Maritime Activity Reports, Inc.

March 7, 2006

The oldest remains of seafaring ships in the world have been found in caves at the edge of the Egyptian desert along with cargo boxes that suggest ancient Egyptians sailed nearly 1,000 miles on rough waters to get treasures from a place they called God's Land, or Punt. Florida State University anthropology professor Cheryl Ward has determined that wooden planks found in the manmade caves are about 4,000 years old - making them the world's most ancient ship timbers. Shipworms that had tunneled into the planks indicated the ships had weathered a long voyage of a few months, likely to the fabled southern Red Sea trading center of Punt, a place referenced in hieroglyphics on empty cargo boxes found in the caves.
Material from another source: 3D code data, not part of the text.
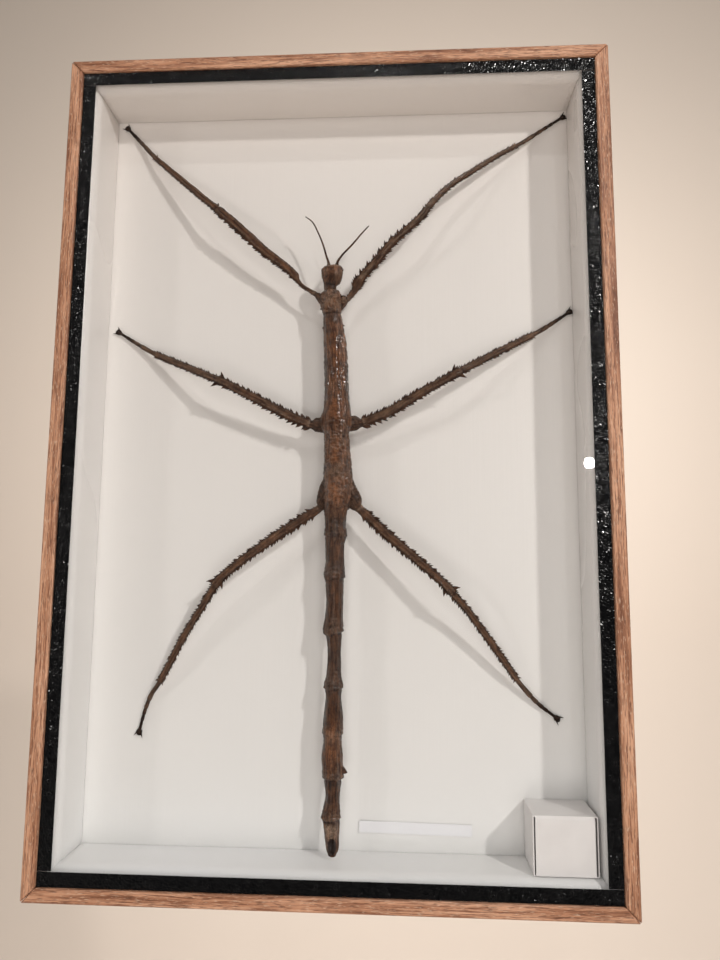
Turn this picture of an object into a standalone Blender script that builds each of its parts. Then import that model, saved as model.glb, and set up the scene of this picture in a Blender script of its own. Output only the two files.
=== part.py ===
# Framed stick insect specimen: a shallow glazed wooden case that hangs on a wall, with a large
# dried female stick insect spread on a white panel, a paper label and a small white card box.
#
# Every place below is in millimetres from the middle of the case, with X to the right, Z up and
# Y towards the wall. The wall is the plane Y = 0 and the case's front looks along -Y. One empty
# carries the whole case, so that the world origin is the point where the case hangs.

import math

import bmesh
import bpy
import numpy as np
from mathutils import Matrix, Vector

for old_object in list(bpy.data.objects):
    bpy.data.objects.remove(old_object, do_unlink=True)

MM = 0.001
GAP = 0.3

# Case
CASE_WIDTH = 240.0
CASE_HEIGHT = 360.0
CASE_DEPTH = 38.0
RAIL_FACE = 5.6
RAIL_ROUNDING = 0.5

# Glazing, from the case's front plane inwards
GLASS_RECESS = 0.8
TAPE_WIDTH = 5.7
TAPE_THICKNESS = 0.4
GLASS_THICKNESS = 2.0

# White lining and the panel that the insect stands on
SIDE_LINING = 6.7
END_LINING = 7.7
PANEL_SETBACK = 27.4
PANEL_THICKNESS = 4.5
BACK_BOARD_THICKNESS = 2.5

# Hanger on the back board
HANGER_DROP = 25.0
HANGER_LENGTH = 44.0
HANGER_HEIGHT = 9.0
HANGER_THICKNESS = 0.8
HANGER_STEP = 1.5
HANGER_FOOT = 9.0
HANGER_SLOPE = 3.0
TEETH = 8
TOOTH_DEPTH = 1.6
SCREW_SPACING = 36.0
SCREW_SHANK_RADIUS = 0.9
SCREW_HEAD_RADIUS = 2.0
SCREW_HEAD_HEIGHT = 0.9
SCREW_LENGTH = 2.4
HOLE_OVERRUN = 1.0

# Label and card box on the panel
LABEL_SIZE = (47.3, 4.7)
LABEL_PLACE = (35.8, -156.8)
LABEL_TILT = math.radians(-0.8)
LABEL_THICKNESS = 0.3
CARD_BOX_WIDTH = 25.2
CARD_BOX_HEIGHT = 22.4
CARD_BOX_DEPTH = 21.5
CARD_BOX_SIDE_GAP = 1.1

# Planes worked out from the sizes above
HALF_WIDTH = CASE_WIDTH / 2
HALF_HEIGHT = CASE_HEIGHT / 2
INNER_X = HALF_WIDTH - RAIL_FACE
INNER_Z = HALF_HEIGHT - RAIL_FACE
FRONT_Y = -CASE_DEPTH
TAPE_Y = FRONT_Y + GLASS_RECESS
GLASS_Y = TAPE_Y + TAPE_THICKNESS + GAP
LINING_Y = GLASS_Y + GLASS_THICKNESS + GAP
PANEL_Y = FRONT_Y + PANEL_SETBACK
BOARD_Y = PANEL_Y + PANEL_THICKNESS + GAP
HANGER_Y = BOARD_Y + BACK_BOARD_THICKNESS + GAP
ROOM_X = INNER_X - GAP - SIDE_LINING
ROOM_Z = INNER_Z - GAP - END_LINING

# Insect
BODY_SIDES = 12
HEAD_SIDES = 10
LEG_SIDES = 6
ANTENNA_SIDES = 6
RING_SPACING = 0.35
THORN_BASE = 2.2
THORN_SLANT = 0.35
CLAW_LENGTH = 0.9
CLAW_SETBACK = 1.6
RIGHT, LEFT = 0, 1

case_collection = bpy.data.collections.new("framed_stick_insect_specimen")
bpy.context.scene.collection.children.link(case_collection)
cutter_collection = bpy.data.collections.new("cutters")
bpy.context.scene.collection.children.link(cutter_collection)

case_middle = bpy.data.objects.new("case_middle", None)
case_middle.location = (0.0, 0.0, (HANGER_DROP - HALF_HEIGHT) * MM)
case_collection.objects.link(case_middle)


def finish(name, colour, roughness, metallic=0.0):
    """A Principled material of one colour."""
    surface = bpy.data.materials.new(name)
    surface.use_nodes = True
    shader = surface.node_tree.nodes["Principled BSDF"]
    shader.inputs["Base Color"].default_value = (*colour, 1.0)
    shader.inputs["Roughness"].default_value = roughness
    shader.inputs["Metallic"].default_value = metallic
    return surface


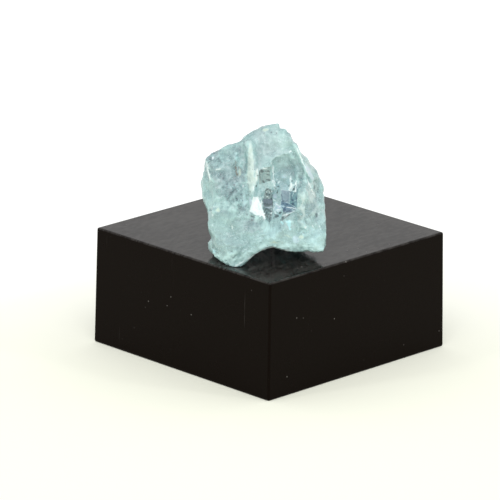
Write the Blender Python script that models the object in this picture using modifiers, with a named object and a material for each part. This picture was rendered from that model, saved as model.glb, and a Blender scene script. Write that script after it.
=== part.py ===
"""A rough aquamarine fragment on a black display block.

Frame: metres, +Z up, origin at the centre of the block's underside, X and Y along the block's sides.
The crystal is laid out in its own frame, seen from in front of the block's near corner:
right, away from the viewer and up from the block's top, in millimetres.
"""

import math

import bmesh
import bpy
from mathutils import Euler, Matrix, Vector, noise

MM = 0.001

# Driving dimensions of the block, in metres.
BLOCK_TOP_SIDE = 0.0300
BLOCK_FOOT_SIDE = 0.0304
BLOCK_HEIGHT = 0.0147
BLOCK_EDGE_RADIUS = 0.00025

# The crystal stands askew on the block: its front looks over the block's near corner.
CRYSTAL_TURN = math.radians(-45)
CRYSTAL_GAP = 0.0003

# Corners of the crystal's broken outline, in millimetres: (right, away, up).
CREST = [
    (0.6, -7.5, 15.75),
    (-2.4, -7.0, 14.6),
    (-3.1, -7.0, 14.0),
    (1.6, -7.3, 14.9),
    (2.4, -7.3, 14.3),
    (1.9, -8.4, 14.2),
    (0.2, -5.2, 14.2),
]
LEFT_FLANK = [
    (-7.1, -7.5, 12.0),
    (-7.8, -7.5, 11.0),
    (-8.3, -8.5, 8.4),
    (-8.2, -9.0, 6.8),
    (-7.45, -10.4, 3.4),
    (-7.45, -11.6, 1.2),
    (-6.6, -12.5, 0.45),
]
RIGHT_FLANK = [
    (4.1, -7.0, 11.3),
    (5.2, -7.2, 10.2),
    (5.9, -7.5, 9.0),
    (6.4, -8.0, 7.6),
    (6.5, -10.5, 3.2),
    (6.5, -12.0, 1.9),
    (6.0, -12.4, 1.2),
]
FRONT = [
    (-2.3, -9.0, 13.2),
    (0.3, -10.2, 12.0),
    (-6.8, -9.5, 11.0),
    (4.0, -9.3, 10.3),
    (-5.5, -11.8, 7.5),
    (-1.7, -12.6, 7.2),
    (3.8, -11.5, 7.4),
    (-1.0, -13.4, 3.7),
    (1.6, -12.8, 3.8),
    (4.6, -13.0, 2.9),
    (-6.2, -13.5, 2.9),
    (-4.1, -15.0, 2.1),
]
FEET = [
    (-5.0, -14.1, 0.1),
    (-3.8, -14.8, 0.0),
    (2.6, -7.6, 0.0),
    (1.6, -4.4, 0.0),
    (-4.2, -4.6, 0.0),
]
BACK = [
    (-5.5, -4.5, 10.6),
    (-7.2, -5.2, 6.0),
    (-5.6, -3.6, 1.0),
    (-2.0, -2.4, 3.0),
    (0.0, -2.6, 8.5),
    (4.2, -3.8, 8.5),
    (5.0, -4.8, 1.8),
    (3.6, -3.4, 4.5),
]

CRYSTAL_TRIANGLES = 7000
CRYSTAL_MIDDLE = (-0.9, -8.5, 7.5)
HULL_GROWTH = 1.06
WEAR_PASSES = 4
VOXEL_SIZE = 0.18

# The sight line comes down on the crystal from in front: up per millimetre away, and the plane
# away from the block's centre on which "front" places are given.
SIGHT_SLOPE = 0.30
SIGHT_PLANE = -8.0

# How far away from the viewer the outline is drawn, from in front of the crystal to behind it.
OUTLINE_NEAR = -18.0
OUTLINE_FAR = 2.0

# The outline that the crystal shows in front, clockwise from its peak: (right, up) on the sight plane.
FRONT_OUTLINE = [
    (0.75, 15.95),
    (0.95, 15.3),
    (1.75, 15.0),
    (2.22, 14.25),
    (2.55, 13.15),
    (3.28, 12.25),
    (4.2, 11.4),
    (5.07, 10.25),
    (5.75, 9.0),
    (6.38, 7.7),
    (6.28, 6.4),
    (6.38, 4.5),
    (6.52, 2.55),
    (6.62, 0.95),
    (6.35, -0.1),
    (5.4, -0.1),
    (4.5, 0.08),
    (2.8, -0.25),
    (1.4, 0.15),
    (0.1, 0.6),
    (-0.9, 0.2),
    (-2.15, -0.6),
    (-3.0, -1.6),
    (-3.5, -2.2),
    (-4.1, -2.25),
    (-5.15, -1.87),
    (-6.55, -0.93),
    (-7.35, 0.0),
    (-7.5, 0.85),
    (-7.25, 1.35),
    (-7.38, 2.7),
    (-7.48, 4.7),
    (-8.13, 6.5),
    (-8.42, 8.2),
    (-8.1, 9.55),
    (-8.0, 11.25),
    (-7.25, 12.1),
    (-5.55, 12.78),
    (-4.2, 13.2),
    (-3.1, 14.25),
    (-2.4, 14.95),
    (-1.55, 15.2),
    (-0.75, 15.7),
]

# Bites out of the hull: name: (centre, radii, turn in degrees), in the crystal's frame.
SCOOPS = {
    "arch": ((1.0, -13.0, -1.4), (4.6, 5.5, 3.0)),
    "right_undercut": ((5.4, -12.5, -1.4), (4.0, 5.0, 2.4)),
    "right_overhang": ((22.9, -1.1, -21.3), (30.0, 30.0, 30.0)),
}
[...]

Ward, an expert on ancient shipbuilding who previously was a member of famed Titanic explorer Robert Ballard's Black Sea project team, joined archaeologists Kathryn Bard of Boston University and Rodolfo Fattovich of the University of Naples l'Orientale as the chief maritime archaeologist at the site, a sand-covered bluff along the Red Sea called Wadi Gawasis, in December. The project, which Ward will detail in an upcoming issue of the International Journal of Nautical Archaeology, was conducted with the support of Zahi Hawass, secretary-general of Egypt's Supreme Council of Antiquities. Scholars have long known that Egyptians traveled to Punt but they have debated its exact location and whether the Egyptians reached Punt by land or by sea. The findings at the Wadi Gawasis confirm that Egyptians sailed a 2,000-mile round trip voyage to Punt, putting it in what is today Ethiopia or Yemen, Ward said. Ward will return to the Wadi Gawasis site next year to continue to excavate and record ship timbers and the ship assembly and break-up process and to reconstruct the vessels as they were originally configured.